Bandwidth estimation is a very important topic, especially in wireless Networks, to determine the data rate available on a network path or link, usually expressed in bits per second. Having information available can help to develop better mechanisms for e.g. gateway selection, channel selection, routing, etc. Several approaches can be distinguished that allow to determine the available capacity.
In those approaches, researchers try to model the network using e.g. Markov processes and use those models to predict e.g. the throughput. As an example, the Bianchi model has been extensively used to predict throughput of 802.11 based WLAN networks. Several extensions have been developed to model e.g. the achievable throughput in an 802.11 based Ad-Hoc network using the Bianchi Model. However, analytical models for networks are highly topology-dependent and may not be able to provide useful information for specific scenarios.
In those approaches, researchers try to apply active measurement techniques to estimate available bandwidth or capacity of a link or a path.
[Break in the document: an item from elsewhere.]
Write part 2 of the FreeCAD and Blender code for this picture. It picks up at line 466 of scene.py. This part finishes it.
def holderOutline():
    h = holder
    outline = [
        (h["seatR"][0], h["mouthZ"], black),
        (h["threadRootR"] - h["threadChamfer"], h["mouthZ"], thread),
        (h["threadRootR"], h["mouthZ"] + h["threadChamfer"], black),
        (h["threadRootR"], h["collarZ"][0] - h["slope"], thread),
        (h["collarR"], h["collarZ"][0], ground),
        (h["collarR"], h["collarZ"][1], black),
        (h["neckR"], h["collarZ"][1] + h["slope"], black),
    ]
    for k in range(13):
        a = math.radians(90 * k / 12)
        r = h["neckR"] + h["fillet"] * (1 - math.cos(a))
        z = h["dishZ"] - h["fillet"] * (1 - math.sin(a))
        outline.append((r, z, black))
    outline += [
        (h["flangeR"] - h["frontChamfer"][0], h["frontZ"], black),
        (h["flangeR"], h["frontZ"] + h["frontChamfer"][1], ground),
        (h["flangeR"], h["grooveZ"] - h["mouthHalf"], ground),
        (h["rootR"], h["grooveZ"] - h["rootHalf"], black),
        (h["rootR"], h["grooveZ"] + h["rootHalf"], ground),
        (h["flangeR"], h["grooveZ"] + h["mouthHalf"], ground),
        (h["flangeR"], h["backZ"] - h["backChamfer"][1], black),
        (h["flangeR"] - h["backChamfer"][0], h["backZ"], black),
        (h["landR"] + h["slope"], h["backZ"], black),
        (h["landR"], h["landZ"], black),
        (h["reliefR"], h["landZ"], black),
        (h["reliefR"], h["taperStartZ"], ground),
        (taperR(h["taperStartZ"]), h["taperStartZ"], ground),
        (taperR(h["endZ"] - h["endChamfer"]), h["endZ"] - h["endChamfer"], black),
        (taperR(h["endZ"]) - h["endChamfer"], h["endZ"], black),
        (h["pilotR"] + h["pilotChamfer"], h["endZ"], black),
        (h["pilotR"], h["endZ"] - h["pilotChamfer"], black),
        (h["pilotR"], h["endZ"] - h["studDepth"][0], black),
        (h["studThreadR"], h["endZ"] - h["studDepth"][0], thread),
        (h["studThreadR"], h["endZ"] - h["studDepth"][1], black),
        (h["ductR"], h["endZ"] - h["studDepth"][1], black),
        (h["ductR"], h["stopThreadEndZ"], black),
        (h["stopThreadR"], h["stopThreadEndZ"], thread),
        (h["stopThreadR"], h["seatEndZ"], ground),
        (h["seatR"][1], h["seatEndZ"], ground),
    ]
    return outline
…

Several measurement tools have been developed, such as Spruce, TOPP, Pathchirp, IGI or Pathload, mostly based on sending probing packets which can create significant overhead and severely interact with the real data currently transmitted in the network.
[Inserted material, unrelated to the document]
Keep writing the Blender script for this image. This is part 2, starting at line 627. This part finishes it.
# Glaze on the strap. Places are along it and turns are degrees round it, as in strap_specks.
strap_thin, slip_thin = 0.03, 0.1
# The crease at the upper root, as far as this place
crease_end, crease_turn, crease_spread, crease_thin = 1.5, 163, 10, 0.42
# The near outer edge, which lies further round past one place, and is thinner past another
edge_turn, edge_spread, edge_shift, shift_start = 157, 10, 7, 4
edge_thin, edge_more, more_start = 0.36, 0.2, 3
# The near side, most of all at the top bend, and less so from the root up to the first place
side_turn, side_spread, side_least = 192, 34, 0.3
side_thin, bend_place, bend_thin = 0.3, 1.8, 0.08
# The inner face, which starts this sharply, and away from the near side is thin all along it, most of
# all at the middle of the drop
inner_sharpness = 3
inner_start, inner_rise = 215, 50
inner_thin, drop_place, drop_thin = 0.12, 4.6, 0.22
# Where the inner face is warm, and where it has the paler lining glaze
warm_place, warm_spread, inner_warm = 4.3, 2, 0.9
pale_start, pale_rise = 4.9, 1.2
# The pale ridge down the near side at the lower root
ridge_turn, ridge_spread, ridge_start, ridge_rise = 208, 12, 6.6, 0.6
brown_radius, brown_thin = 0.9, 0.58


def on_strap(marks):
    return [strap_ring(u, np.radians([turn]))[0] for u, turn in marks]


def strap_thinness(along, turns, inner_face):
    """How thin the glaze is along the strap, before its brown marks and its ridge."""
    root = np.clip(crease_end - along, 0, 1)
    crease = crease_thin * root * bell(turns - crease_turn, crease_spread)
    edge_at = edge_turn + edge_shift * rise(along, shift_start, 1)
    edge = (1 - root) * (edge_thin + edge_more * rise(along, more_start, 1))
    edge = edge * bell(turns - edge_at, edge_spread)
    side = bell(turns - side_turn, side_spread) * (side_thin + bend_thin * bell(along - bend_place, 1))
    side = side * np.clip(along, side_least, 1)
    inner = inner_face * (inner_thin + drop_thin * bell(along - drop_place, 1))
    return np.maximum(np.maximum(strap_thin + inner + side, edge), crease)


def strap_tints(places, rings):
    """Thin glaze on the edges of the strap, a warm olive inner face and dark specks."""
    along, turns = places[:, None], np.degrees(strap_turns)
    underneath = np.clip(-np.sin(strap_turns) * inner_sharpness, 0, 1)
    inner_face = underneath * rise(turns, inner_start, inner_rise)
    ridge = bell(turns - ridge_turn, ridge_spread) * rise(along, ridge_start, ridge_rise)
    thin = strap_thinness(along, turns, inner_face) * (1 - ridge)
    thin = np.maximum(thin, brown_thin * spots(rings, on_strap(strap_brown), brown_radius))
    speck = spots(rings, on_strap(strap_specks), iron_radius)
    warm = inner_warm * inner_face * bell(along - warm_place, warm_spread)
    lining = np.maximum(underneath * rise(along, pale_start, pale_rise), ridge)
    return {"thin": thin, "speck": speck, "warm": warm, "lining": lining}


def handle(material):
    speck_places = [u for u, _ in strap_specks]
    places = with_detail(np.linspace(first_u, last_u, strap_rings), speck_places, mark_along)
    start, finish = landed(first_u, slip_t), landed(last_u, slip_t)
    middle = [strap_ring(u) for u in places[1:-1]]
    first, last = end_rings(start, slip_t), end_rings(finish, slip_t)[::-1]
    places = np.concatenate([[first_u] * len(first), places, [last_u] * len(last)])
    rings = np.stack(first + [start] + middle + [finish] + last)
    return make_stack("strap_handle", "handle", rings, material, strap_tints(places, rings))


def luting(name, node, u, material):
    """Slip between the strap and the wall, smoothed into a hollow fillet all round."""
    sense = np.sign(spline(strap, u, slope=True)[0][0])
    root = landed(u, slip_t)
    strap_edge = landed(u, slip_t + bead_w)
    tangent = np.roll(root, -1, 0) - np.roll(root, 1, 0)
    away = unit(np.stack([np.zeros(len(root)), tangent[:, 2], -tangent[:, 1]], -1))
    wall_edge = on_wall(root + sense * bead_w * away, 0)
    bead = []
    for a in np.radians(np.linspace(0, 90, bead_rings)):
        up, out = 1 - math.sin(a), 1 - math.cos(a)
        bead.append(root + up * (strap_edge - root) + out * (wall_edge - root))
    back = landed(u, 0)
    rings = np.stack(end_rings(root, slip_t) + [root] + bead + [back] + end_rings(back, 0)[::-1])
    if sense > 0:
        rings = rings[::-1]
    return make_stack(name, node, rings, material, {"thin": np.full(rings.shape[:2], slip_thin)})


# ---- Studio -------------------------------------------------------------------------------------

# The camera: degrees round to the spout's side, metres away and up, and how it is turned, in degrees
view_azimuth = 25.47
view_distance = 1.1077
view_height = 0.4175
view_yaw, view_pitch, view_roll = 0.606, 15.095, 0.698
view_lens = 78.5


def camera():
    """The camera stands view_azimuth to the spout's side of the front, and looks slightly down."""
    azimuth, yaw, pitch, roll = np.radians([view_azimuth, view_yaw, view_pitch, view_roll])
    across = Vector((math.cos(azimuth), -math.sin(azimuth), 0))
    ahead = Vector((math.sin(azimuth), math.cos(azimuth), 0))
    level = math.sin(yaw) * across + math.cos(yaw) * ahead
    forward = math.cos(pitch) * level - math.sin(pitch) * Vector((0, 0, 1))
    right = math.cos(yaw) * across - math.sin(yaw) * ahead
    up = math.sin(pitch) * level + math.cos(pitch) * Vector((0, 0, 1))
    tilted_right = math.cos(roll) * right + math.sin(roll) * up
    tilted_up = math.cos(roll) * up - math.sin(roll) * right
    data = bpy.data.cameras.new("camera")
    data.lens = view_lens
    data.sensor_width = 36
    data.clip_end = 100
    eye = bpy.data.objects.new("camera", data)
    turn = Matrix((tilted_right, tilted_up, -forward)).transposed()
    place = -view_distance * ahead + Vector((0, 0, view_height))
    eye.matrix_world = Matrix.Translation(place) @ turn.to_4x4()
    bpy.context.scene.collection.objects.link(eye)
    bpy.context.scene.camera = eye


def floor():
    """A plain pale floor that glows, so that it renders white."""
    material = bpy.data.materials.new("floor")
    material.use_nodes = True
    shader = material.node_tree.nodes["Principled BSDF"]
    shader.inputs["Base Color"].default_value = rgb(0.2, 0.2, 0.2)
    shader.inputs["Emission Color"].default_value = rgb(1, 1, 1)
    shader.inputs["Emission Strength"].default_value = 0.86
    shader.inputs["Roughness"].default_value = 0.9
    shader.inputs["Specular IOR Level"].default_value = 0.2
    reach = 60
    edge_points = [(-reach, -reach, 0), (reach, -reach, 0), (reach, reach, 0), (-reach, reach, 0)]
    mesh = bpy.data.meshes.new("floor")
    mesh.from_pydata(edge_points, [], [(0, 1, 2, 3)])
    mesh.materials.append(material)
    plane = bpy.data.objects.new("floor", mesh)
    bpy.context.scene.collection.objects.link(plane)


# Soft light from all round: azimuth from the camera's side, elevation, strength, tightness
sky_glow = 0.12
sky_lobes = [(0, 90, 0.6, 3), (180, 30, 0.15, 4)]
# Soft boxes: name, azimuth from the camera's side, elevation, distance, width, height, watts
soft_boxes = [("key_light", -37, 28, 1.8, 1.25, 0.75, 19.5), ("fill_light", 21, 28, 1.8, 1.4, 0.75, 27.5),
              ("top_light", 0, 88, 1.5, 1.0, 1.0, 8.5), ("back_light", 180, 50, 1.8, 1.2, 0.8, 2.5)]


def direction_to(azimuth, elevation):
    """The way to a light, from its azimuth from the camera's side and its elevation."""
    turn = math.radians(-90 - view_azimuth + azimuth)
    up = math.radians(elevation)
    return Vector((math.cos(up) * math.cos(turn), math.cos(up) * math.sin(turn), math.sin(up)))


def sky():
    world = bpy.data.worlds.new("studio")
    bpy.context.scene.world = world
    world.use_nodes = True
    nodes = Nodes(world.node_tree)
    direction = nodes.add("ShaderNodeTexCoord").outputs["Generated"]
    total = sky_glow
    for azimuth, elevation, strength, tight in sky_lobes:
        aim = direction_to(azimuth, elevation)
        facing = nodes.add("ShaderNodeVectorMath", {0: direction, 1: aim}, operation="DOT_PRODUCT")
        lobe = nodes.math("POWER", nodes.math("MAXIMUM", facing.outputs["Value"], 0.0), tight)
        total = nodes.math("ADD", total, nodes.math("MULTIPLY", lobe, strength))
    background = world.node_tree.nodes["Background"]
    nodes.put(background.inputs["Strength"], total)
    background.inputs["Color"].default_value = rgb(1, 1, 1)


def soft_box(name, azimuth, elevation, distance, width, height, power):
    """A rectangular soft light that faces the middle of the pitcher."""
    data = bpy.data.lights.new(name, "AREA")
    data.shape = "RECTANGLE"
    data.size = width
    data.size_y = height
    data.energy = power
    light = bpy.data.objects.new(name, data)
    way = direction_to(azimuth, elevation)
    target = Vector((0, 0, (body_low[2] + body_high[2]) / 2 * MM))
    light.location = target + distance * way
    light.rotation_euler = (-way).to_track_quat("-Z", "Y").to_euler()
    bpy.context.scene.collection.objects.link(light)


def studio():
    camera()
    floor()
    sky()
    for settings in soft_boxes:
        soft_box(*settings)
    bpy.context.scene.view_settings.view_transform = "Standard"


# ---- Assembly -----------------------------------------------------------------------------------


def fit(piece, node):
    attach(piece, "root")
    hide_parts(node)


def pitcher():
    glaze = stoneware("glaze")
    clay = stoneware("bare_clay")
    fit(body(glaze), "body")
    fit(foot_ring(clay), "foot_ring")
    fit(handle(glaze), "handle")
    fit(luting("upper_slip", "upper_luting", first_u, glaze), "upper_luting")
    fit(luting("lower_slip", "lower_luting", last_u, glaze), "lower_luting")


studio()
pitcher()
Here, available bandwidth is inferred based on calculations taking into account several parameters such as estimating the channel capacity of a link using e.g. channel busy ratio. However, several challenges arise when such techniques should be applied in a multi-hop scenario due to collissions and different view of the channel to come to a good estimate of the per link or end-to-end estimate.
As a result, estimation of available link and path capacity is a very relevant research topics and especially in a wireless (and multi-hop) context requires further research efforts.